Experience from many projects shows some clear trends, regardless of location, age level, or other factors.
Follow these tips to increase the success of your project:
- Start planning early
- Involve the kids in all aspects of developing the project
- Think COMMUNITY
- Get help with the plants, soils, etc.
- Start with a modest project, then build on success
- Have patience
As with any gardening project or similar effort, it helps to start planning well in advance of breaking ground. Another strategy is to start small and expand later. Some projects start with a prototype – sometimes just a large flowerpot – to help everyone learn about plants and keep the project in mind. In many cases it takes time to learn about the plants that are native to your area and to find sources of information and advice.

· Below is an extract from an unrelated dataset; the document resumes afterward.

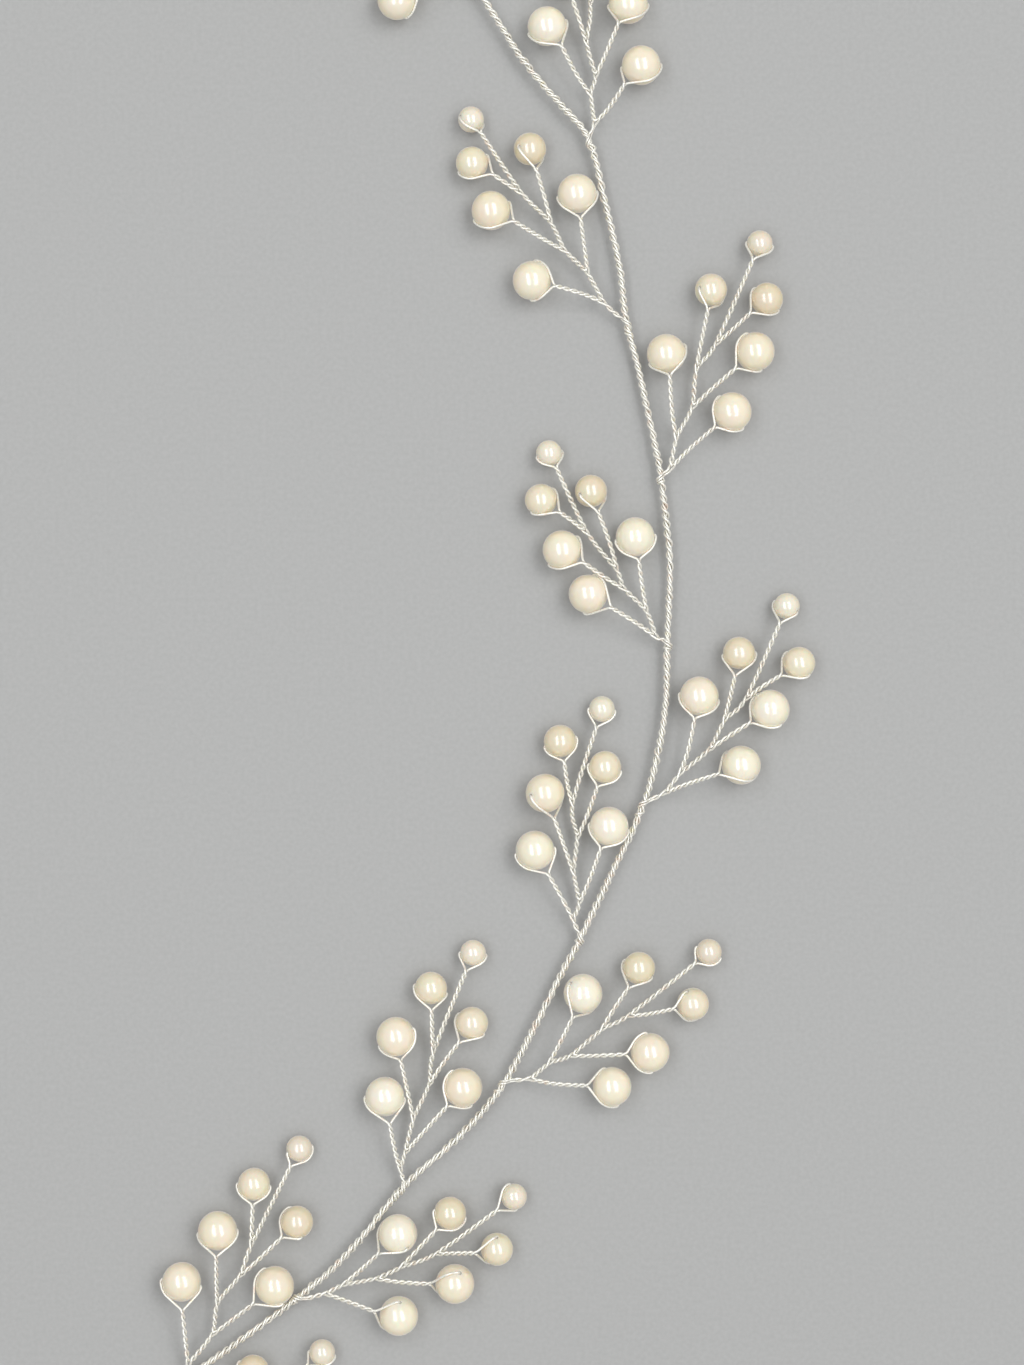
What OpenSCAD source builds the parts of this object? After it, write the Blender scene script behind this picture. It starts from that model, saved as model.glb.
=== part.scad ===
// Hair vine: a twisted wire stem lying in an S, with wire sprigs of drilled pearls on both sides.
// It lies flat with every pearl resting on z = 0. +Y runs up the vine, +X to its right.
// Layout tables are in grid units, with x to the right and y down the vine.

/* [Vine] */
// Straight distance between the two ends of the stem
vine_l = 243.8; // [200:0.2:320]
// Diameter of the twisted stem
stem_d = 0.95; // [0.8:0.05:1.3]
// Height of the stem's middle line above the surface it lies over
stem_z = 2; // [1.2:0.1:3]
// Inside diameter of the pin loop at each end
loop_in_d = 3; // [2:0.1:3.8]

/* [Pearls] */
// Diameter of the three large pearls low on a sprig
large_d = 6; // [5:0.1:8]
// Diameter of the two medium pearls
medium_d = 5; // [4:0.1:6]
// Diameter of the small pearl at the tip
small_d = 4; // [3:0.1:5]
// Reach of a middling sprig, from stem to tip pearl, in large pearls' diameters
reach_in_pearls = 6.2; // [6:0.05:8]

/* [Wire] */
// Diameter of one strand
wire_d = 0.35; // [0.25:0.01:0.45]
// Room between a strand and a pearl's face, or the stem it is wrapped round
wire_gap = 0.12; // [0.1:0.01:0.3]
// How much wider a pearl's bore is than the strand in it
bore_play = 0.65; // [0.4:0.05:0.9]
// Bare distance from a pearl's face to the collar where its two strands meet
collar_gap = 0.7; // [0.6:0.05:1.5]
// How much thicker a sprig's axis is than its branches
axis_more = 0.06; // [0.02:0.01:0.3]
// Height of the forks between stem and branches
fork_z = 2.4; // [1.4:0.1:3]

/* [Hidden] */
// Grid point that lies at the origin, under the middle of the vine
MIDDLE = [455.4, 688];

// Stem's middle line from its top end down, in grid units. Every sprig is joined at one of
// these points.
STEM = [
    [451, -53], [478, -12], [519, 54], [563, 107], [588, 139], [603, 191], [619, 265],
    [626.5, 321], [642, 384], [660.5, 476], [670, 561], [667.5, 642], [667, 692],
    [660, 745], [644, 802], [616, 866], [581, 937], [550, 998], [505, 1081], [460, 1136],
    [404, 1187], [342, 1260], [299, 1297], [232, 1347], [190, 1378], [142, 1428],
    [118, 1462], [100, 1492]];

// Columns of a sprig: point of the stem that it is joined at, forks a to e, pearls a to f.
// Branches to pearls a to d leave at their own fork; those to e and f both leave at fork e.
JOINED = 0;
FORKS = 1;
PEARLS = 2;
LAST_FORK = 4;
LAST_PEARL = 5;
SPRIGS = [
    [1, [[449, -19], [421, -37], [391, -48], [365, -66], [325, -79]],
        [[397, 1], [376, -103], [308, -49], [315, -122], [269, -82], [248, -121]]],
    [4, [[594, 123], [591, 94], [595, 76], [587, 43], [590, 3]],
        [[641, 66], [547, 27], [628, 5], [564, -22], [606, -59], [572, -97]]],
    [7, [[604, 302], [587, 273], [565, 250], [550, 222], [521, 192]],
        [[532, 281], [577, 194], [491, 211], [530, 149], [472, 163], [471, 119]]],
    [9, [[670, 468], [677, 437], [692, 407], [697, 369], [716, 343]],
        [[732, 412], [666, 354], [755, 352], [711, 290], [767, 299], [760, 243]]],
    [11, [[656, 636], [646, 611], [624, 588], [616, 569], [587, 532]],
        [[588, 594], [635, 537], [562, 550], [591, 491], [541, 500], [549, 453]]],
    [14, [[665, 792], [681, 773], [709, 749], [725, 720], [746, 698]],
        [[741, 765], [699, 696], [770, 709], [739, 653], [799, 663], [787, 606]]],
    [16, [[574, 919], [579, 902], [574, 872], [577, 837], [573, 803]],
        [[535, 850], [609, 826], [545, 793], [605, 767], [560, 741], [602, 709]]],
    [18, [[530, 1078], [550, 1063], [571, 1055], [603, 1029], [629, 1015]],
        [[612, 1086], [583, 993], [650, 1052], [639, 968], [693, 1004], [709, 952]]],
    [20, [[401, 1169], [405, 1152], [414, 1118], [429, 1084], [434, 1051]],
        [[385, 1096], [463, 1087], [396, 1036], [472, 1023], [431, 988], [473, 953]]],
    [22, [[326, 1293], [344, 1285], [377, 1278], [402, 1267], [437, 1253]],
        [[399, 1315], [398, 1233], [455, 1283], [450, 1213], [497, 1249], [514, 1197]]],
    [24, [[189, 1364], [212, 1334], [218, 1303], [240, 1275], [252, 1244]],
        [[182, 1281], [275, 1285], [218, 1230], [297, 1222], [254, 1184], [299, 1149]]],
    [26, [[143, 1458], [160, 1449], [188, 1440], [214, 1430], [246, 1413]],
        [[215, 1480], [201, 1402], [266, 1446], [253, 1371], [303, 1408], [322, 1353]]]];

// Columns of a pearl on a sprig: diameter, index of the fork that its branch leaves
PEARL_ROWS = [[large_d, 0], [large_d, 1], [large_d, 2], [medium_d, 3], [medium_d, 4], [small_d, 4]];

branch_d = 2 * wire_d;
axis_d = branch_d + axis_more;
bore_d = wire_d + bore_play;
wrap_r = stem_d / 2 + wire_gap + wire_d / 2;
// Length of stem that the wrap is drawn out over
wrap_l = 2 * wire_d;
last = len(STEM) - 1;

STRAND_SIDES = 5;
BRANCH_SIDES = 5;
STEM_SIDES = 6;
// Rings of the stem between two of its grid points
STEM_RINGS = 2;
// Straight pieces in one turn of the wrap round the stem, and in an end loop
WRAP_SEGMENTS = 6;
LOOP_SEGMENTS = 9;
PEARL_FN = 48;
// A branch runs on past both its ends by its diameter over the first of these, and an axis
// past its last fork by its diameter over the second, so that they are sunk in what they join
BRANCH_OVERRUN = 15;
AXIS_OVERRUN = 3;
// Angles from the bore at which a strand turns round its pearl, and half of its widest turn
STRAND_TURNS = [58, 26];
STRAND_HALF_TURN = 15;
// Two runs of a path that differ by less than this are one straight run
STRAIGHT = 0.001;

// Direction of a vector, the same vector level and turned a quarter left, and a list's mean
function unit(v) = v / norm(v);
function left(v) = [-v[1], v[0], 0];
function mean(v) = [for (x = v) 1] * v / len(v);

// Scale of the stem's grid and of the sprigs' grid
stem_mm = vine_l / norm(STEM[last] - STEM[0]);
reaches = [for (s = SPRIGS) norm(s[PEARLS][LAST_PEARL] - STEM[s[JOINED]])];
sprig_mm = reach_in_pearls * large_d / mean(reaches);

// Places in millimetres, from grid points
function level(p, mm) = [p[0] * mm, -p[1] * mm];
function stem_point(k) = concat(level(STEM[k] - MIDDLE, stem_mm), stem_z);
function stem_heading(k) = unit(stem_point(min(k + 1, last)) - stem_point(max(k - 1, 0)));
function sprig_point(s, p, z) =
    concat(level(STEM[s[JOINED]] - MIDDLE, stem_mm) + level(p - STEM[s[JOINED]], sprig_mm), z);
function fork(s, n) = sprig_point(s, s[FORKS][n], fork_z);
function pearl(s, n) = sprig_point(s, s[PEARLS][n], PEARL_ROWS[n][0] / 2);

// Level direction in which a branch reaches its pearl, and the collar where its strands part
function aim(s, n) = let (v = pearl(s, n) - fork(s, PEARL_ROWS[n][1])) unit([v[0], v[1], 0]);
function collar(s, n) = pearl(s, n) - (PEARL_ROWS[n][0] / 2 + collar_gap) * aim(s, n);

// Smooth curve through points, with steps pieces between each two
function curve(pts, steps) = [
    for (k = [0 : len(pts) - 2]) for (i = [0 : steps - 1]) between(pts, k, i / steps),
    pts[len(pts) - 1]];
function between(pts, k, t) =
    let (a = pts[max(k - 1, 0)], b = pts[k], c = pts[k + 1], d = pts[min(k + 2, len(pts) - 1)])
    b + t / 2 * (c - a) + t * t / 2 * (2 * a - 5 * b + 4 * c - d)
    + t * t * t / 2 * (3 * b - a - 3 * c + d);

// Rod of diameter d swept along a path: its rings turn as little as the path allows, and are
// stretched at a bend so that it stays as thick on both sides
function runs(path) = [for (k = [1 : len(path) - 1]) unit(path[k] - path[k - 1])];
function before(r, k) = r[max(k - 1, 0)];
function after(r, k) = r[min(k, len(r) - 1)];
function square_to(v, t) = unit(v - (v * t) * t);
function sides(t, first) = [
    for (k = 0, v = square_to(first, t[0]); k < len(t); k = k + 1,
         v = square_to(v, t[min(k, len(t) - 1)])) v];
function mitred(v, bend, t, run) =
    norm(bend) < STRAIGHT ? v : v + (1 / (t * run) - 1) * (v * unit(bend)) * unit(bend);
module rod(path, d, facets, first = [0, 0, 1]) {
    r = runs(path);
    n = len(path);
    t = [for (k = [0 : n - 1]) unit(before(r, k) + after(r, k))];
    v = sides(t, first);
    rings = [
        for (k = [0 : n - 1]) for (j = [0 : facets - 1])
            let (a = 360 * j / facets, out = cos(a) * v[k] + sin(a) * cross(t[k], v[k]))
            path[k] + d / 2 * mitred(out, after(r, k) - before(r, k), t[k], after(r, k))];
    walls = [
        for (k = [0 : n - 2]) for (j = [0 : facets - 1])
            let (a = k * facets + j, b = k * facets + (j + 1) % facets)
            [a, a + facets, b + facets, b]];
    ends = [[for (j = [0 : facets - 1]) j], [for (j = [facets - 1 : -1 : 0]) (n - 1) * facets + j]];
    polyhedron(rings, concat(walls, ends));
}

// Straight rod of diameter d from a to b, run on past both so that it is sunk in what it joins
module bar(a, b, d) {
    over = d / BRANCH_OVERRUN * unit(b - a);
    hull() rod([a - over, b + over], d, BRANCH_SIDES);
}

// Path of a plain pin loop that curls off one end of the stem and stops just clear of it
function end_loop(k) =
    let (out = (k == 0 ? -1 : 1) * stem_heading(k), r = (loop_in_d + stem_d) / 2,
         stop = 360 - acos(1 - (stem_d + wire_gap) / r))
    [for (i = [1 : LOOP_SEGMENTS])
        let (turn = stop * i / LOOP_SEGMENTS)
        stem_point(k) + r * (sin(turn) * out + (1 - cos(turn)) * left(out))];

module stem_wire() {
    top = end_loop(0);
    color("silver")
        rod(concat([for (i = [LOOP_SEGMENTS - 1 : -1 : 0]) top[i]],
                curve([for (k = [0 : last]) stem_point(k)], STEM_RINGS), end_loop(last)),
            stem_d, STEM_SIDES);
}

// One turn round the stem, drawn out along it, then a rod to the first fork
module wrap(s) {
    k = s[JOINED];
    along = stem_heading(k);
    toward = fork(s, 0) - stem_point(k);
    out = left(along) * (left(along) * toward > 0 ? 1 : -1);
    turn = [
        for (i = [0 : WRAP_SEGMENTS])
            stem_point(k) + (i / WRAP_SEGMENTS - 0.5) * wrap_l * along
            + wrap_r / cos(180 / WRAP_SEGMENTS)
            * (cos(360 * i / WRAP_SEGMENTS) * out + sin(360 * i / WRAP_SEGMENTS) * [0, 0, 1])];
    root = stem_point(k) + (wrap_r + wire_d / 2) * out;
    rod(turn, wire_d, STRAND_SIDES, along);
    hull() {
        rod([turn[0] - wire_d / 2 * along, turn[WRAP_SEGMENTS] + wire_d / 2 * along],
            wire_d, STRAND_SIDES);
        rod([root - wire_d * along, root + wire_d * along], branch_d, BRANCH_SIDES);
    }
    bar(root, fork(s, 0), branch_d);
}

// Strand from one side of the collar, round and through the pearl, and back to the other side
module strand(s, n) {
    r = PEARL_ROWS[n][0] / 2;
    ahead = aim(s, n);
    hug = r + wire_gap + wire_d / 2;
    // Columns: across the branch, back from the pearl's middle
    half = [
        [wire_d / 2, r + collar_gap + wire_d],
        for (turn = STRAND_TURNS) hug / cos(STRAND_HALF_TURN) * [cos(turn), sin(turn)],
        [hug, 0]];
    route = concat(half, [for (i = [len(half) - 1 : -1 : 0]) [-half[i][0], half[i][1]]]);
    rod([for (p = route) pearl(s, n) + p[0] * left(ahead) - p[1] * ahead], wire_d, STRAND_SIDES);
}

module sprig_wire(s) {
    forks = [for (n = [0 : LAST_FORK]) fork(s, n)];
    tip = forks[LAST_FORK];
    over = axis_d / AXIS_OVERRUN * unit(tip - forks[LAST_FORK - 1]);
    color("lightgray") {
        wrap(s);
        rod(concat(forks, [tip + over]), axis_d, BRANCH_SIDES);
        for (n = [0 : LAST_PEARL]) {
            bar(fork(s, PEARL_ROWS[n][1]), collar(s, n), branch_d);
            strand(s, n);
        }
    }
}

// Pearl turned about its bore, which lies along Z
module drilled_pearl(d) {
    rotate_extrude($fn = PEARL_FN)
        difference() {
            circle(d = d, $fn = PEARL_FN);
            translate([-d, -d]) square([d + bore_d / 2, 2 * d]);
        }
}

module sprig_pearls(s) {
    color("ivory")
        for (n = [0 : LAST_PEARL])
            translate(pearl(s, n))
                rotate([90, 0, atan2(aim(s, n)[1], aim(s, n)[0])])
                    drilled_pearl(PEARL_ROWS[n][0]);
}

function name(k, what) = str("sprig_", k < 9 ? "0" : "", k + 1, "_", what);

stem_wire();
for (k = [0 : len(SPRIGS) - 1]) {
    sprig_wire(SPRIGS[k]);
    sprig_pearls(SPRIGS[k]);
}
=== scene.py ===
"""Looks of the hair vine: twisted silvery strands and drilled pearls on a pale table.

The layout tables repeat the CAD source's grid, x to the right and y down. Lengths are
millimetres until a mesh is made, and metres in Blender.
"""

import math

import bpy
import numpy as np
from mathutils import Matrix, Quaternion, Vector
from mathutils.kdtree import KDTree


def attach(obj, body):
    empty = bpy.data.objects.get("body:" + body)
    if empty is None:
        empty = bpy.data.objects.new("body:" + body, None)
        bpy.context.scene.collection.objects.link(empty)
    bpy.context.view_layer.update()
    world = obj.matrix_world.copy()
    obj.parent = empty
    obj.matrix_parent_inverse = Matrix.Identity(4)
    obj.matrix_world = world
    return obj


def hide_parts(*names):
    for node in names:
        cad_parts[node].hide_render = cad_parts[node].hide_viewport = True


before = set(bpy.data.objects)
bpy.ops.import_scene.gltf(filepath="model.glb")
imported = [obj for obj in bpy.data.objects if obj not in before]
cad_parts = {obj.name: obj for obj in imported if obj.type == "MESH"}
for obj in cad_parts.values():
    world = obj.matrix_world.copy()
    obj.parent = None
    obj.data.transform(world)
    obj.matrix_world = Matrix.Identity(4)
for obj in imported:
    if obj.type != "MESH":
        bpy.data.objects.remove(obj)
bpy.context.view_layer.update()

MM = 0.001

# Layout, as in the CAD source

MIDDLE = (455.4, 688)
STEM = (
    (451, -53), (478, -12), (519, 54), (563, 107), (588, 139), (603, 191), (619, 265),
    (626.5, 321), (642, 384), (660.5, 476), (670, 561), (667.5, 642), (667, 692),
    (660, 745), (644, 802), (616, 866), (581, 937), (550, 998), (505, 1081), (460, 1136),
    (404, 1187), (342, 1260), (299, 1297), (232, 1347), (190, 1378), (142, 1428),
    (118, 1462), (100, 1492))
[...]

Engaging your students, and maintaining that engagement, is the most productive (and most challenging) part of any project. If possible, plan field trips to visit nearby natural areas or nature centers. Note how native plants change through the seasons, and observe the creatures that visit the plants. Encourage students to take photographs or make sketches or written notes based on their observations.
If there’s a Wild Ones chapter or business member in your area, be sure to contact them for advice. A wealth of local knowledge is available concerning native plants and the process of establishing them in your locale.
Schoolyards and similar project sites are shared by many people, so it’s essential to communicate ideas and solicit feedback. Facilities and grounds staff can be valuable allies. Parents with an interest in gardening can be helpful.